Paper long abstract:
Ethnographic writing is since many years a very discussed issue: a crucial point within ethnographic writing debates is the doubt that ethnographic texts are not in a real way pictures of a people and of a place, but are texts in which we are able to read and to see ourselves, our ways to create radical alterity, our ideologies and representations, our class, gender and race biases, and our historical collocations.
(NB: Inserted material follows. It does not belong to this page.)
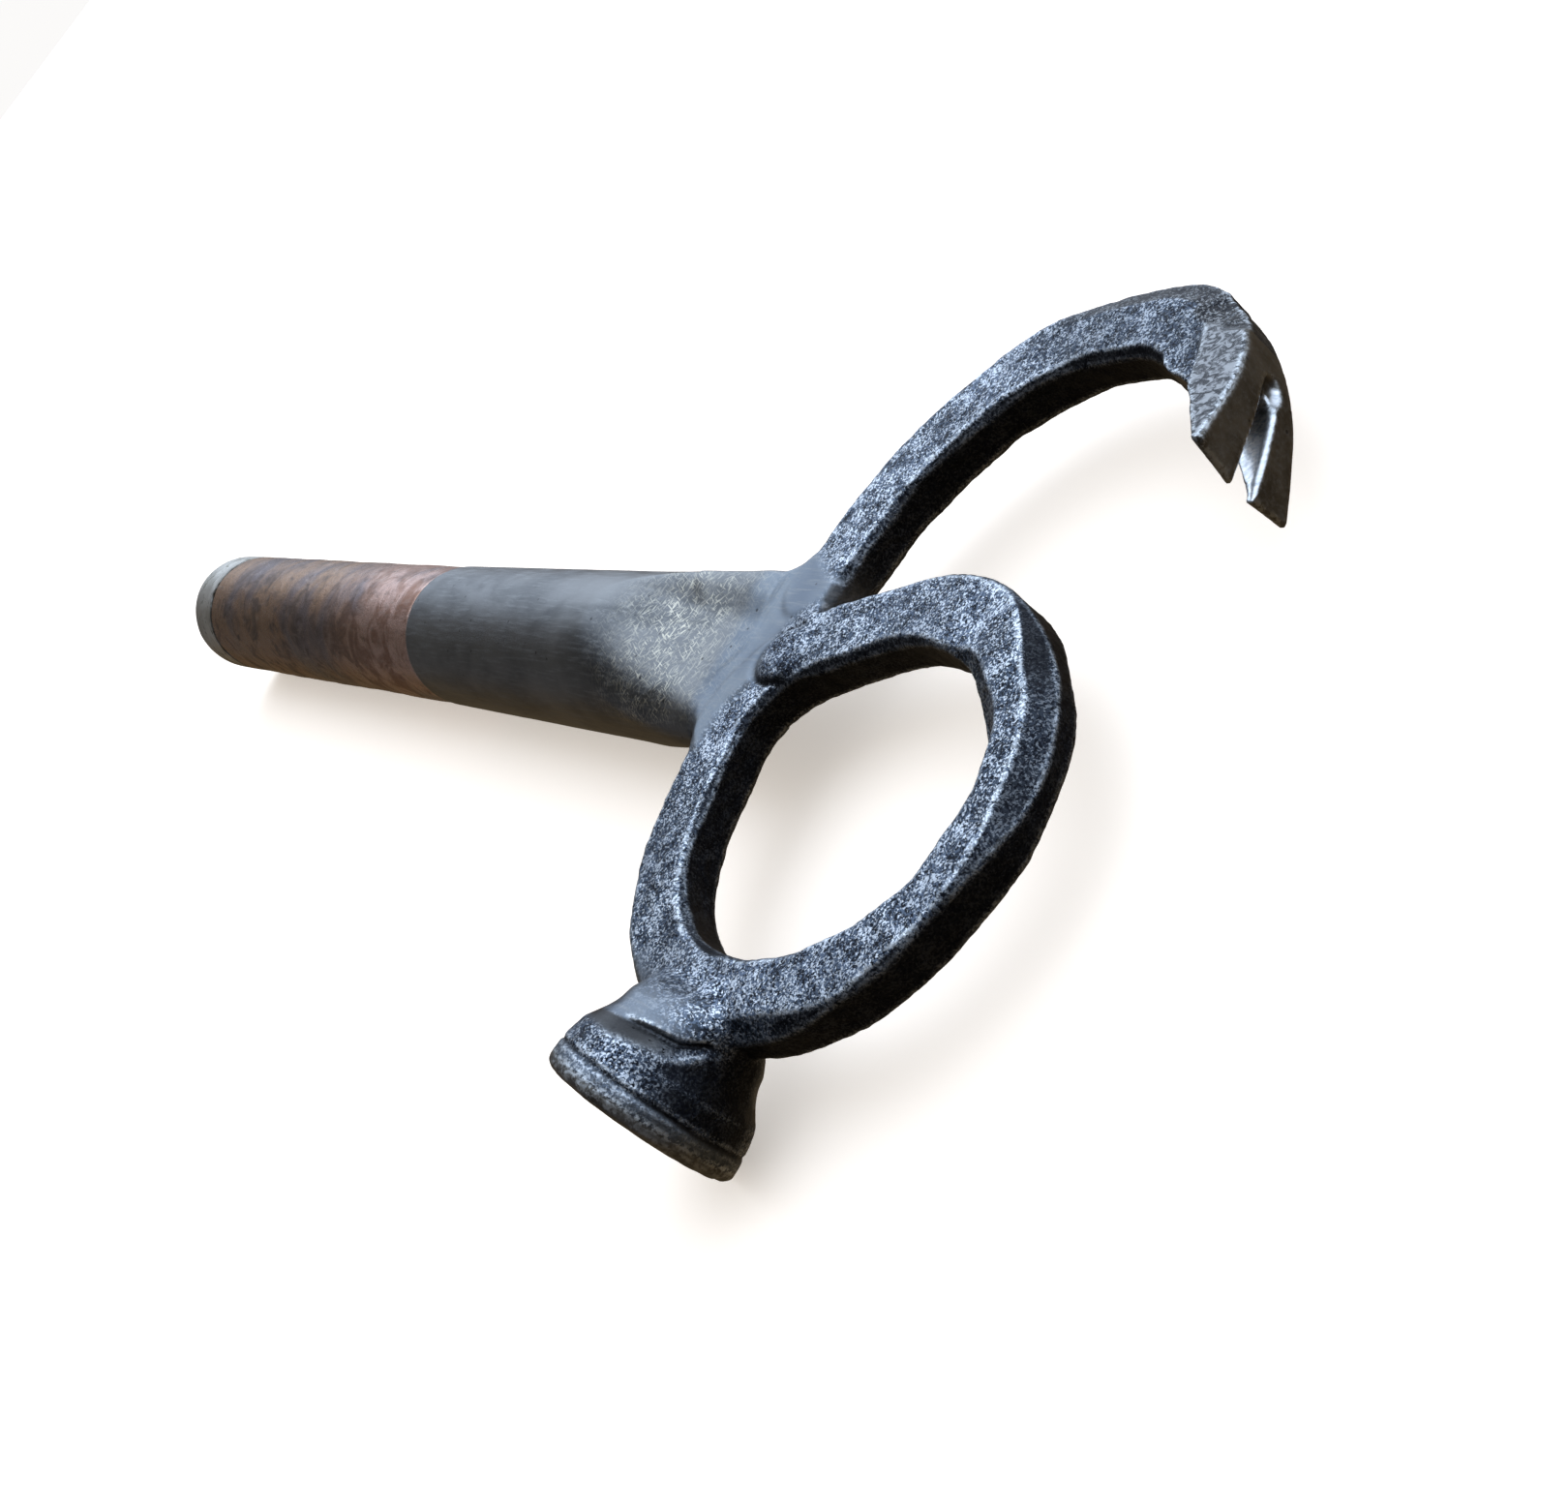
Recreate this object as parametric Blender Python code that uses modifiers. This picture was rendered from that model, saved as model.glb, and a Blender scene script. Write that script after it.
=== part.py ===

From this premise, my paper exemplifies a perspective that runs counter to some of the established viewpoints about the nature of verbal and writing communication, but one that, I argue, gives a richer and more realistic insight into the ways that human beings live in the world and how they interconnect with each other. Beginning from the idea that humans are essentially social beings it rejects the common assumption that our processes of communication lie pre-eminently in the transfer of information or the exercise of verbal (and primarily referential) language. Instead it emphasises the importance of the multimodal resources on which we can and do draw to connect with each other: the amazing array of auditory, visual, somatic, olfactory, and material resources through which humans interact both nearby and at a distance. Language is without doubt still one wonderful channel for human communication - but it must be seen in perspective as, after all, only one among our many communicative resources. So, maybe, the making of ethnographic texts too should be open to a wider imaginary.
Starting from these standpoints, and since the writing of an ethnographer is the account of an unique experience, I argue some crucial questions concerning limits and possibilities to make public those experiences through a device as complicated as writing.